## INFORMATION SHOWN:
◆ ◆ ◆ ◆
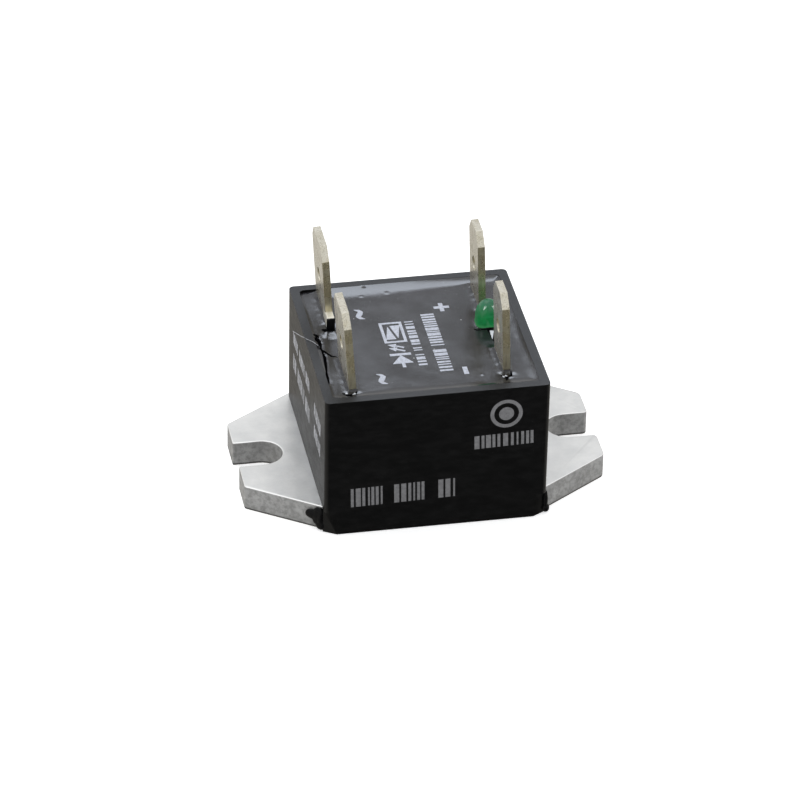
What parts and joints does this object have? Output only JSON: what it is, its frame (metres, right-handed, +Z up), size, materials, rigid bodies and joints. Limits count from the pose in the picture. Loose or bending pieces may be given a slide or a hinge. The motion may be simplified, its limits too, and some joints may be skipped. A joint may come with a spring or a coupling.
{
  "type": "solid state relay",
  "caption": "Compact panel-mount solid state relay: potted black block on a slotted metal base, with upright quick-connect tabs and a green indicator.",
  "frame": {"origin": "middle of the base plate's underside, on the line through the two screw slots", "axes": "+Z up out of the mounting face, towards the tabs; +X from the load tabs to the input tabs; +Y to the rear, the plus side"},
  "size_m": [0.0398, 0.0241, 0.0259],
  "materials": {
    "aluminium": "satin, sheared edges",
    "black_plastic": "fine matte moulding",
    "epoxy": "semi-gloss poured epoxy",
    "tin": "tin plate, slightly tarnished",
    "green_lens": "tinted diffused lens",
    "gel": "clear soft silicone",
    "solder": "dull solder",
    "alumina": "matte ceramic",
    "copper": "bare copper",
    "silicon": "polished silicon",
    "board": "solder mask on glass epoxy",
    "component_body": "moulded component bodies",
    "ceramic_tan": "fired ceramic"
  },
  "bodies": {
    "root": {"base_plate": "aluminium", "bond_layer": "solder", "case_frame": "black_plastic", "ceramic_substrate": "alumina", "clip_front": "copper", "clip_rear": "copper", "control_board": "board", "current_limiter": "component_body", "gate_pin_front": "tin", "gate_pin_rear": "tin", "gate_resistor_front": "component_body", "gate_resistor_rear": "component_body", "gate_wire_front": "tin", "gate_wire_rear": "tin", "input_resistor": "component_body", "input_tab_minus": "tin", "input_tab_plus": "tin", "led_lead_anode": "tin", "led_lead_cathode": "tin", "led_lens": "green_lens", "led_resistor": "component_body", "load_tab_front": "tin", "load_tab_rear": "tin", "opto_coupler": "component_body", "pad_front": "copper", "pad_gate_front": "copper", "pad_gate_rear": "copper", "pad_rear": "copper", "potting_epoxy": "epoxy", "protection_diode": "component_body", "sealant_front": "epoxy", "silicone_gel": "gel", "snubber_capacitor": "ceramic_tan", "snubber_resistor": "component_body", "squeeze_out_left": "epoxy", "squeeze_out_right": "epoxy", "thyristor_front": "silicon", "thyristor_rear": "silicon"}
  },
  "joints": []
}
◆ ◆ ◆ ◆
Restate the listing in full, word for word.

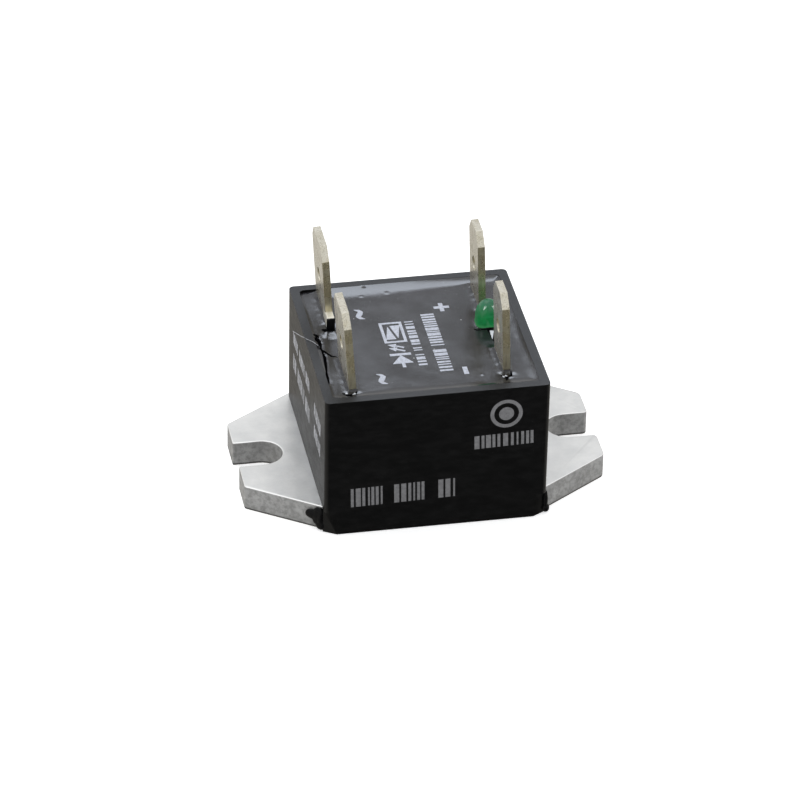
What parts and joints does this object have? Output only JSON: what it is, its frame (metres, right-handed, +Z up), size, materials, rigid bodies and joints. Limits count from the pose in the picture. Loose or bending pieces may be given a slide or a hinge. The motion may be simplified, its limits too, and some joints may be skipped. A joint may come with a spring or a coupling.
{
  "type": "solid state relay",
  "caption": "Compact panel-mount solid state relay: potted black block on a slotted metal base, with upright quick-connect tabs and a green indicator.",
  "frame": {"origin": "middle of the base plate's underside, on the line through the two screw slots", "axes": "+Z up out of the mounting face, towards the tabs; +X from the load tabs to the input tabs; +Y to the rear, the plus side"},
  "size_m": [0.0398, 0.0241, 0.0259],
  "materials": {
    "aluminium": "satin, sheared edges",
    "black_plastic": "fine matte moulding",
    "epoxy": "semi-gloss poured epoxy",
    "tin": "tin plate, slightly tarnished",
    "green_lens": "tinted diffused lens",
    "gel": "clear soft silicone",
    "solder": "dull solder",
    "alumina": "matte ceramic",
    "copper": "bare copper",
    "silicon": "polished silicon",
    "board": "solder mask on glass epoxy",
    "component_body": "moulded component bodies",
    "ceramic_tan": "fired ceramic"
  },
  "bodies": {
    "root": {"base_plate": "aluminium", "bond_layer": "solder", "case_frame": "black_plastic", "ceramic_substrate": "alumina", "clip_front": "copper", "clip_rear": "copper", "control_board": "board", "current_limiter": "component_body", "gate_pin_front": "tin", "gate_pin_rear": "tin", "gate_resistor_front": "component_body", "gate_resistor_rear": "component_body", "gate_wire_front": "tin", "gate_wire_rear": "tin", "input_resistor": "component_body", "input_tab_minus": "tin", "input_tab_plus": "tin", "led_lead_anode": "tin", "led_lead_cathode": "tin", "led_lens": "green_lens", "led_resistor": "component_body", "load_tab_front": "tin", "load_tab_rear": "tin", "opto_coupler": "component_body", "pad_front": "copper", "pad_gate_front": "copper", "pad_gate_rear": "copper", "pad_rear": "copper", "potting_epoxy": "epoxy", "protection_diode": "component_body", "sealant_front": "epoxy", "silicone_gel": "gel", "snubber_capacitor": "ceramic_tan", "snubber_resistor": "component_body", "squeeze_out_left": "epoxy", "squeeze_out_right": "epoxy", "thyristor_front": "silicon", "thyristor_rear": "silicon"}
  },
  "joints": []
}